All good? Then let me state the obvious: Yes, it’s a lot.

Seeing how much I wrote today got me curious about the other days so I hastily threw together this chart:

Chart showing lines of code per day

This begs the question, “why?”. Disappointingly, it’s just because I wrote a lot of abstractions from scratch. For example, there are 90 lines for dealing with euclidean vectors. I also implemented the Display trait for most types which takes up a lot of lines. In terms of actual puzzle logic most of the lines are spent on the second part, but we’ll get there in a minute.

What’s interesting about today’s puzzle is that both parts are easier solved by hand. The first part still seems like something you can code in a reasonable amount of time compared to how long it would take to solve by hand, but identifying three different repeating parts in the path for the second part is much harder to put into code than it is to by hand. I’m not interested in “Advent of solving problems by hand” though, so of course I solved them using code.

After writing all the helper code like the vector construct I started working on the first part. I wrote a function which generates all points on the path in the appropriate order. To get the crossings the code follows the path and keeps track of each visited point. If a point is visited a second time, it must be a crossing. All that was left to do for the first part was to calculate the checksum.
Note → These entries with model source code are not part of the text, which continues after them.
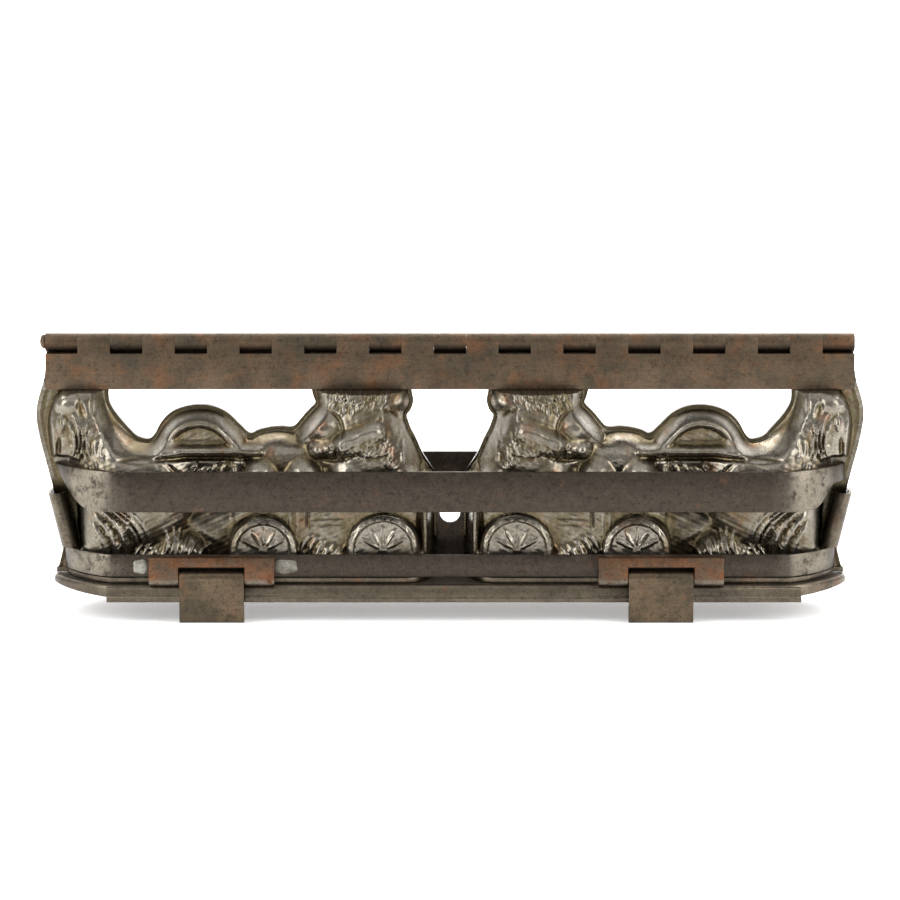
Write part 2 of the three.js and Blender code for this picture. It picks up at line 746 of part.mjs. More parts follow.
// Side lugs: sheet rolled over the front and reaching back past both flanges' edges

function sideLug() {
  const edgeTop = outerEdgeAt(lugTop);
  const edgeLow = outerEdgeAt(lugTop + lugHeight);
  const outerRadius = lugRollDiameter / 2;
  const inside = edgeTop + seatGap;
  const centre = [-inside - lugSheet + outerRadius, -lugRollDiameter / 2];
  const roll = (radius) => {
    const points = [];
    for (let i = 0; i <= rollSteps; i += 1) {
      const angle = Math.PI + Math.PI * (lugRollTurn + 1 / 2) * (i / rollSteps);
      points.push([centre[0] + radius * Math.cos(angle), centre[1] + radius * Math.sin(angle)]);
    }
    return points;
  };
  const plan = [
    [-inside - lugSheet, lugRearReach], ...roll(outerRadius),
    ...roll(outerRadius - lugSheet).reverse(), [-inside, lugRearReach],
  ];
  const lean = (edgeTop - edgeLow) / lugHeight;
  const upright = alongZ(shapeOf(plan), -lugHeight, 0);
  const follow = new THREE.Matrix4().set(1, 0, -lean, 0, 0, 1, 0, 0, 0, 0, 1, 0, 0, 0, 0, 1);
  return upright.applyMatrix4(follow).translate(0, 0, -lugTop);
}

// Assembly

const mould = new THREE.Group();

function place(name, geometry, look) {
  const mesh = new THREE.Mesh(geometry, finish(look));
  mesh.name = name;
  mould.add(mesh);
}

const shell = shellGeometry();
place('front_shell_left', shell, tinned);
place('front_shell_right', mirrored(shell, 'x'), tinned);
place('rear_shell_left', mirrored(shell, 'y'), tinned);
place('rear_shell_right', mirrored(mirrored(shell, 'x'), 'y'), tinned);

place('front_hinge_leaf', leafSolid(1), brownSteel);
place('rear_hinge_leaf', mirrored(leafSolid(0), 'y'), brownSteel);
place('hinge_pin', hingePin(), brownSteel);

const faces = { front: (geometry) => geometry, rear: (geometry) => mirrored(geometry, 'y') };
for (const [side, turned] of Object.entries(faces)) {
  place(`${side}_middle_bar`, turned(middleBar()), tarnished);
  place(`${side}_bottom_bar`, turned(bottomBar()), tarnished);
  place(`${side}_centre_web`, turned(centreWeb()), tarnished);
}

place('base_plate', basePlate(), tarnished);

['left', 'right'].forEach((side, k) => {
  const lug = sideLug();
  place(`side_lug_${side}`, k === 0 ? lug : mirrored(lug, 'x'), tarnished);
  place(`latch_tab_${side}`, latchTab(tabCentres[k]), brownSteel);
  place(`latch_pin_${side}`, latchPin(tabCentres[k]), brownSteel);
  place(`latch_${side}`, springLatch(tabCentres[k]), brownSteel);
});

// The origin is the middle of the box that holds the mould, on its lowest point.
const frontReach = latchPinDepth + latchBarrelRadius;
const headReach = halfLength + seatGap + pinHeadReach;
const flangeReach = Math.max(...outerEdgeShares.map(([, reach]) => reach)) * halfLength;
const middleX = (Math.max(headReach, flangeReach) - flangeReach) / 2;
mould.position.set(middleX, (frontReach - plateLipFront) / 2, hingeHeight);

export default mould;
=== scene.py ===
"""Hinged double chocolate mould in tinned steel.

Two pressed figures side by side, each a cockerel drawing a cart of eggs that a rabbit drives.
Lengths in the tables are millimetres. A shell is drawn by reach, the distance from the middle,
and drop, the distance down from the hinge pin. Rise is how far the sheet is pressed out.
"""

import json
import math

import bmesh
import bpy
import numpy as np
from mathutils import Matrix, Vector
from mathutils.geometry import delaunay_2d_cdt, tessellate_polygon


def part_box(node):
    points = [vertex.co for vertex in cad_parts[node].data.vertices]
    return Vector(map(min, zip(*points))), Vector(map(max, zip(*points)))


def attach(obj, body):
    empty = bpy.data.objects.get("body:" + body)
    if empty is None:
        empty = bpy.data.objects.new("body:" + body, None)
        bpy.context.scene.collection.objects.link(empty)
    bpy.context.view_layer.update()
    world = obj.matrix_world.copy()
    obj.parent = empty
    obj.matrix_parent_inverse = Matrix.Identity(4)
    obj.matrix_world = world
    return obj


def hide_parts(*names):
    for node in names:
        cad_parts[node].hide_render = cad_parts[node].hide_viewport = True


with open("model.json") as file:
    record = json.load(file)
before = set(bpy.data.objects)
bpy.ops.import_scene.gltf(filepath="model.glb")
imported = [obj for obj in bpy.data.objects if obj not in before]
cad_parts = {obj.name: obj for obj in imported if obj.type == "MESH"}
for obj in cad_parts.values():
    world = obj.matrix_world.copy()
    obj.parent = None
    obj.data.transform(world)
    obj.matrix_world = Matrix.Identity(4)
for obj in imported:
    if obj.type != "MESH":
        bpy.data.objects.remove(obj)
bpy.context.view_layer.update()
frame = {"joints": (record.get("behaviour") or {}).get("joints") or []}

bl_info = {
    "name": "Hinged chocolate mould",
    "version": (1, 0, 0),
    "blender": (4, 5, 0),
    "location": "View3D > Sidebar > Mould",
    "description": "Builds a hinged chocolate mould and its plain studio",
    "category": "Add Mesh",
}

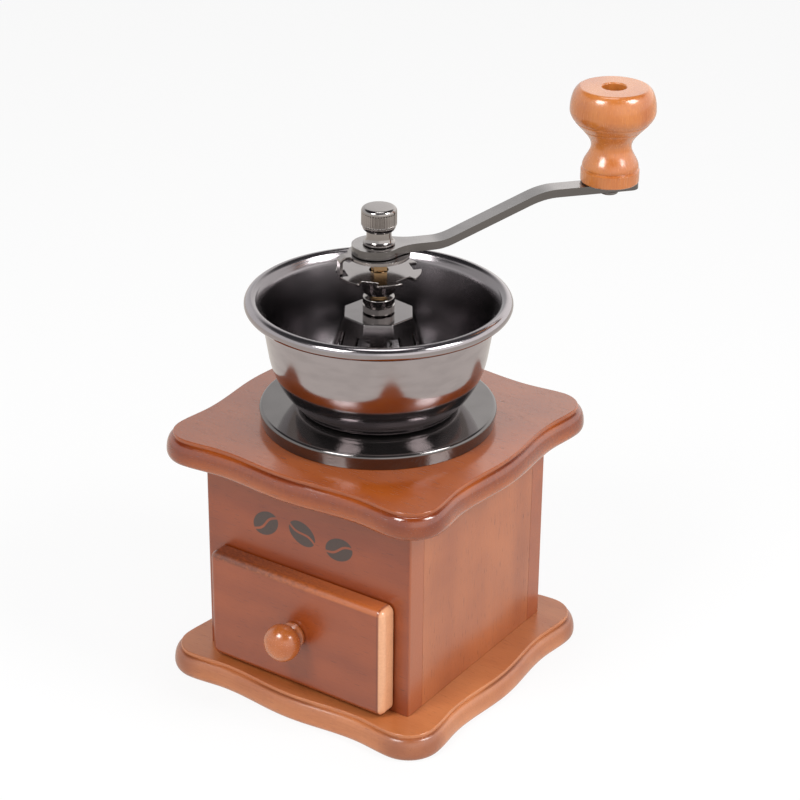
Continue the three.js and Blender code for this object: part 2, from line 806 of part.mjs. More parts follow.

The second part starts very similarly, but this time we need to generate the instructions for the robot to follow the path. To get the instructions I had to adjust the path generating function so that it no longer generates the points on the path but instead the move(s) required to get to the next corner. The problem is that we can’t just send this to the robot, we have to “compress” the instructions by finding three distinct subroutines which can be combined to build the entire path. I opted to use a recursive algorithm which keeps trying subroutines of increasing lengths until it finds three that describe the entire path with no leftovers. After determining these routines they are sent to the robot and we wait until it finishes. All that’s left to do is to read the robot’s output.

That probably makes it sound rather easy and I guess it is, once you find out a reliable method to determine the subroutines.

This post is probably all over the place. I spent way too much time on the code today, so I’m rushing through this to compensate. Before I stop I just want to mention that I really enjoyed the second part. I don’t really know why it resonated with me that much, it’s just something about the challenge of compressing the instructions that really got me.